-------- Source data

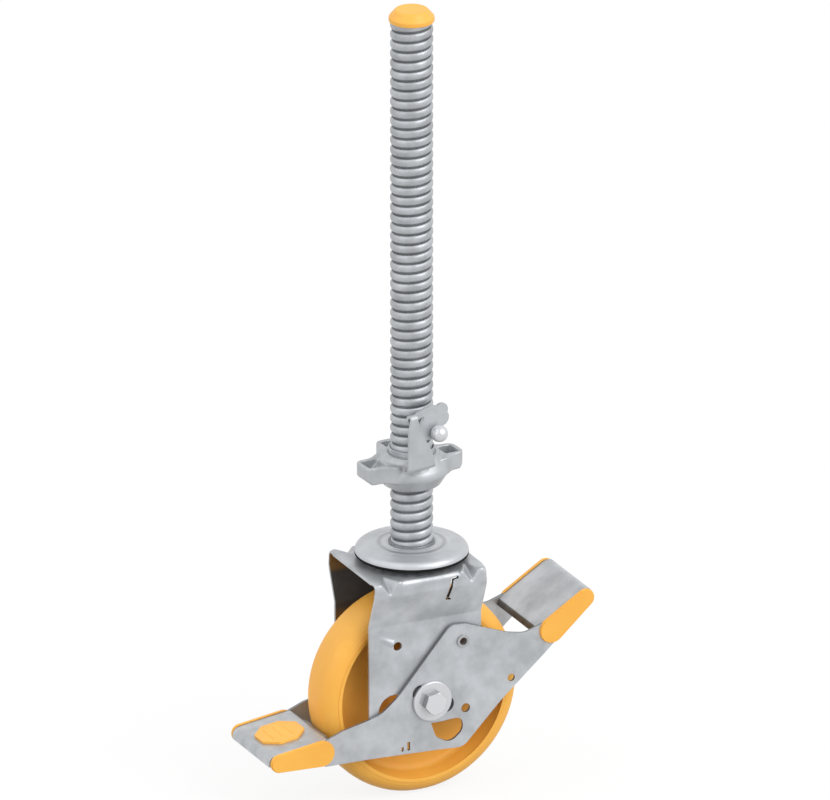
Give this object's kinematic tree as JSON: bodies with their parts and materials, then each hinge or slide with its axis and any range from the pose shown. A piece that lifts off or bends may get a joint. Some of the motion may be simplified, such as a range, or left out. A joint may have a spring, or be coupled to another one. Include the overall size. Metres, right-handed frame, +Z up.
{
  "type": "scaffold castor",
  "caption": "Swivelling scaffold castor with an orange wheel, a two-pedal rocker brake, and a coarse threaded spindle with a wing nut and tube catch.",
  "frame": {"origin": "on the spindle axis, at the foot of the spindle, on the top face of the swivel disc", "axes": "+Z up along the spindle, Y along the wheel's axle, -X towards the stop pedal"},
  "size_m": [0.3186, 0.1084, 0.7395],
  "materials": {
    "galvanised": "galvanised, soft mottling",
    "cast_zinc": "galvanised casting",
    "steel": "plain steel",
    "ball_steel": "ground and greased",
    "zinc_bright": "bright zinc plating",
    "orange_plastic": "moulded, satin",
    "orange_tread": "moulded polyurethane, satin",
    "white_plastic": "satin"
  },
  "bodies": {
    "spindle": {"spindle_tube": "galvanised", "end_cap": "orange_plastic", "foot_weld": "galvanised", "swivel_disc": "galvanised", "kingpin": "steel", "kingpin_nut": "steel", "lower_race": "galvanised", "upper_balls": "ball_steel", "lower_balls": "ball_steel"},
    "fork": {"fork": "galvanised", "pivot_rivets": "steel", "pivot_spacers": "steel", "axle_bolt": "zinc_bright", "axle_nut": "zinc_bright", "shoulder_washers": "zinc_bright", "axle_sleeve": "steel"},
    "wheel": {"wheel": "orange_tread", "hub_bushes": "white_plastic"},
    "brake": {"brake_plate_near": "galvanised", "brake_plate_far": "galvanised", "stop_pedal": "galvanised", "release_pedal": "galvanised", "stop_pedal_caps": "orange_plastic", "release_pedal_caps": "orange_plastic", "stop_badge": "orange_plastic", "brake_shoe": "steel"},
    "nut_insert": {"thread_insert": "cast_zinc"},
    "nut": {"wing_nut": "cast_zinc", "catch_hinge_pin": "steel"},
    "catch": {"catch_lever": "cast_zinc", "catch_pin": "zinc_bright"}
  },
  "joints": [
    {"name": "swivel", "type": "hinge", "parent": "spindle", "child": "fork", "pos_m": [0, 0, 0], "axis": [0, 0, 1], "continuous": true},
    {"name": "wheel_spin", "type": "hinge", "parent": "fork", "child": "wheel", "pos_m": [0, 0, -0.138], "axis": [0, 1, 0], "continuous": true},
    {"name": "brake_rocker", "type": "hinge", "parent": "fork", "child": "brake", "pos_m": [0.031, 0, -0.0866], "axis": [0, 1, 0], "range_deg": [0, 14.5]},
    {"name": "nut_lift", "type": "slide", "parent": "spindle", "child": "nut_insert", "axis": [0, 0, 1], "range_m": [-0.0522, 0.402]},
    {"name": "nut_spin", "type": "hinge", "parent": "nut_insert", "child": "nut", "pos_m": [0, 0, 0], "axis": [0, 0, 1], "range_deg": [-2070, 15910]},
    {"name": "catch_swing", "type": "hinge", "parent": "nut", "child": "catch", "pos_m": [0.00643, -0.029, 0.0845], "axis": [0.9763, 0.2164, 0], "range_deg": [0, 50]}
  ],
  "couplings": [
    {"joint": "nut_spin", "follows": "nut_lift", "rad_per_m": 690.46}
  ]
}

----------------

Exercise instructions: Make an exact copy of every line in the data.

Full response:
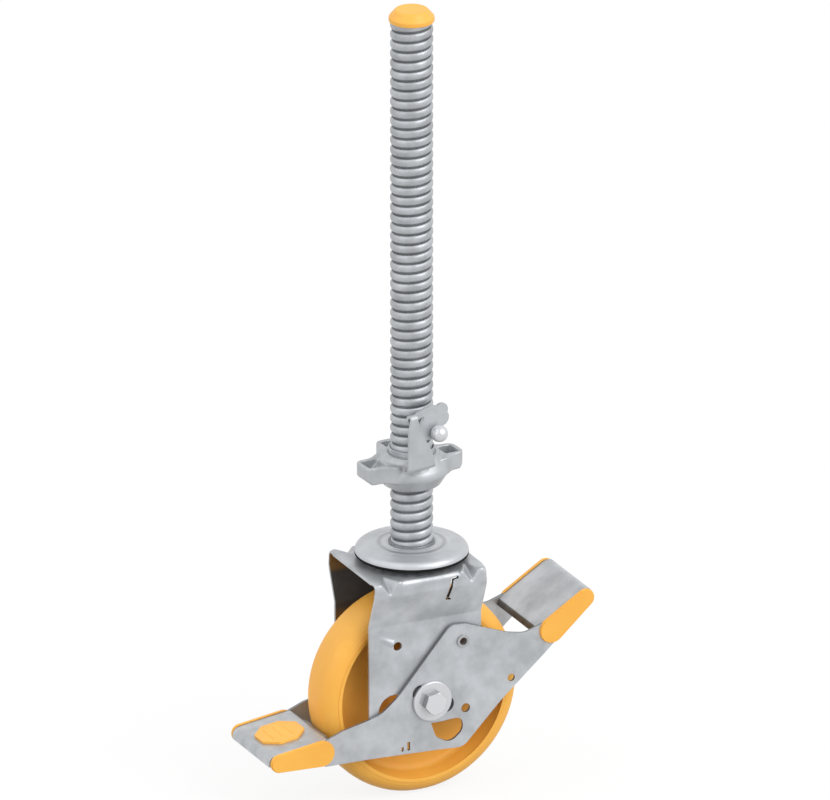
Give this object's kinematic tree as JSON: bodies with their parts and materials, then each hinge or slide with its axis and any range from the pose shown. A piece that lifts off or bends may get a joint. Some of the motion may be simplified, such as a range, or left out. A joint may have a spring, or be coupled to another one. Include the overall size. Metres, right-handed frame, +Z up.
{
  "type": "scaffold castor",
  "caption": "Swivelling scaffold castor with an orange wheel, a two-pedal rocker brake, and a coarse threaded spindle with a wing nut and tube catch.",
  "frame": {"origin": "on the spindle axis, at the foot of the spindle, on the top face of the swivel disc", "axes": "+Z up along the spindle, Y along the wheel's axle, -X towards the stop pedal"},
  "size_m": [0.3186, 0.1084, 0.7395],
  "materials": {
    "galvanised": "galvanised, soft mottling",
    "cast_zinc": "galvanised casting",
    "steel": "plain steel",
    "ball_steel": "ground and greased",
    "zinc_bright": "bright zinc plating",
    "orange_plastic": "moulded, satin",
    "orange_tread": "moulded polyurethane, satin",
    "white_plastic": "satin"
  },
  "bodies": {
    "spindle": {"spindle_tube": "galvanised", "end_cap": "orange_plastic", "foot_weld": "galvanised", "swivel_disc": "galvanised", "kingpin": "steel", "kingpin_nut": "steel", "lower_race": "galvanised", "upper_balls": "ball_steel", "lower_balls": "ball_steel"},
    "fork": {"fork": "galvanised", "pivot_rivets": "steel", "pivot_spacers": "steel", "axle_bolt": "zinc_bright", "axle_nut": "zinc_bright", "shoulder_washers": "zinc_bright", "axle_sleeve": "steel"},
    "wheel": {"wheel": "orange_tread", "hub_bushes": "white_plastic"},
    "brake": {"brake_plate_near": "galvanised", "brake_plate_far": "galvanised", "stop_pedal": "galvanised", "release_pedal": "galvanised", "stop_pedal_caps": "orange_plastic", "release_pedal_caps": "orange_plastic", "stop_badge": "orange_plastic", "brake_shoe": "steel"},
    "nut_insert": {"thread_insert": "cast_zinc"},
    "nut": {"wing_nut": "cast_zinc", "catch_hinge_pin": "steel"},
    "catch": {"catch_lever": "cast_zinc", "catch_pin": "zinc_bright"}
  },
  "joints": [
    {"name": "swivel", "type": "hinge", "parent": "spindle", "child": "fork", "pos_m": [0, 0, 0], "axis": [0, 0, 1], "continuous": true},
    {"name": "wheel_spin", "type": "hinge", "parent": "fork", "child": "wheel", "pos_m": [0, 0, -0.138], "axis": [0, 1, 0], "continuous": true},
    {"name": "brake_rocker", "type": "hinge", "parent": "fork", "child": "brake", "pos_m": [0.031, 0, -0.0866], "axis": [0, 1, 0], "range_deg": [0, 14.5]},
    {"name": "nut_lift", "type": "slide", "parent": "spindle", "child": "nut_insert", "axis": [0, 0, 1], "range_m": [-0.0522, 0.402]},
    {"name": "nut_spin", "type": "hinge", "parent": "nut_insert", "child": "nut", "pos_m": [0, 0, 0], "axis": [0, 0, 1], "range_deg": [-2070, 15910]},
    {"name": "catch_swing", "type": "hinge", "parent": "nut", "child": "catch", "pos_m": [0.00643, -0.029, 0.0845], "axis": [0.9763, 0.2164, 0], "range_deg": [0, 50]}
  ],
  "couplings": [
    {"joint": "nut_spin", "follows": "nut_lift", "rad_per_m": 690.46}
  ]
}